Daniel Guridi Árregui married Filipina Lilly Pardo de Tavera in Manila in the late 40s. Daniel, as we all called him had left his boyhood town of Mondragón in the Basque Province in Spain when he was 15 to play as a professional jai-alai player in the pelota courts of the world. Pelota is the name for the game that the Basque rather use and those who play the game are pelotaris. In those years this sport was played professionally in Hong Kong, Macao, Manila, Mexico City, Miami and many more places. Part of its attraction, beyond its fantastic speed and beauty, was (you still can see the game in Miami) that you could wager. Best of all you could even wager while games were being played. Daniel was a fenómeno a word Spaniards use for describing those few mortals that seem to have a talent that transcends reason. Lilly Pardo's mother, Doña Pacita was a friend of my family. Both my grandmother and mother had taught Lilly at school in Manila. Somehow when our family moved to Mexico in 1953, Daniel, wife, daughter, Dedé (Lilly's unmarried sister, third from left) and Doña Pacita were also there. I could not go to the frontón (another name for the sport) until a few years later when I was 18.They did not allow minors at the games. So I never saw Daniel play. I avoided him because I hated his daughter Marili (I was misguided then about women) who would come to the house to play!

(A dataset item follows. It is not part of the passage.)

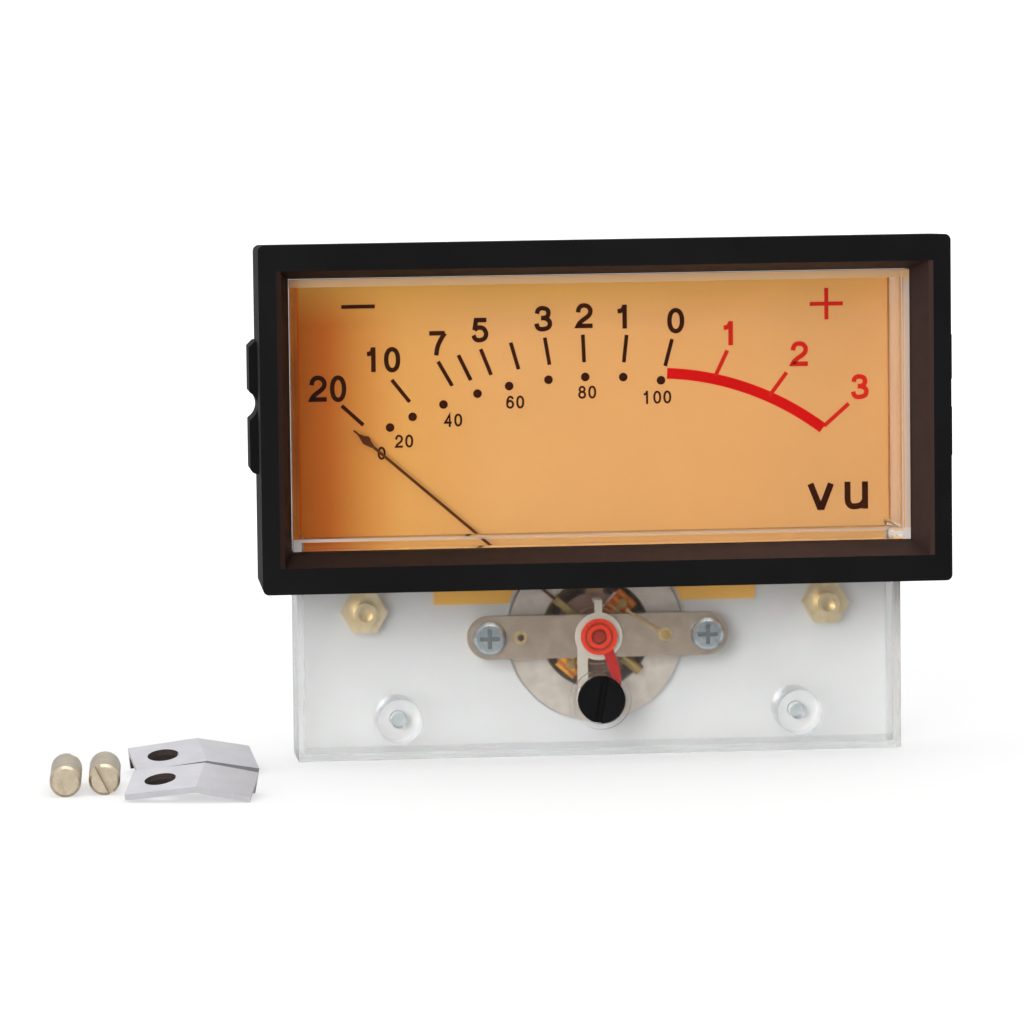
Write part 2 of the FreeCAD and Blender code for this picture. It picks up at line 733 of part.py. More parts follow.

When Daniel retired from the frontón he set up a gun shop on Avenida Insurgentes Sur, right next to the apartment where I lived with my mother and grandmother. On the other side of our apartment was a pleasant looking old mansion. To the horror of my grandmother, a gentleman buzzed our door bell one late evening thinking he was buzzing next door. It was then that we found out that the mansion was of ill repute.
Daniel sold beautiful Breda over & under shotguns and Beretta pistols. He taught me a thing or two on these guns. Finally, when Mexican generals (the permit to have a gun store came from the Defense Ministry) abused the privilege of coming to the shop to ask Daniel for contributions to their forthcoming vacation in Acapulco, Daniel called it quits and moved to Málaga where he set up a VW dealership.
It was in Málaga around 1985 that Rosemary, and my daughters Ale and Hilary caught up with the Guridis. By then I had come to understand that Daniel, who did not have an education, but suffered chronic insomnia had educated himself by reading all night. Being a frontón player involved getting home very late at night and so as not to disturb Lilly he got into the habit of reading. I loved discussing literature with Daniel.
He was famous for his paella a la valenciana . The secret to his paella, many asserted, was his discrete depositing of his cigar ash while stirring the pot. So I arrived at Daniel's door with a box of Montecristo Claros and a bottle of the finest fino manzanilla I could find. While the women roamed the beaches Daniel and I caught up. We lit up our cigars and savoured our finos. I realized that while arriving a bit too late for his friendship, just a bit of it was enough to last me a lifetime.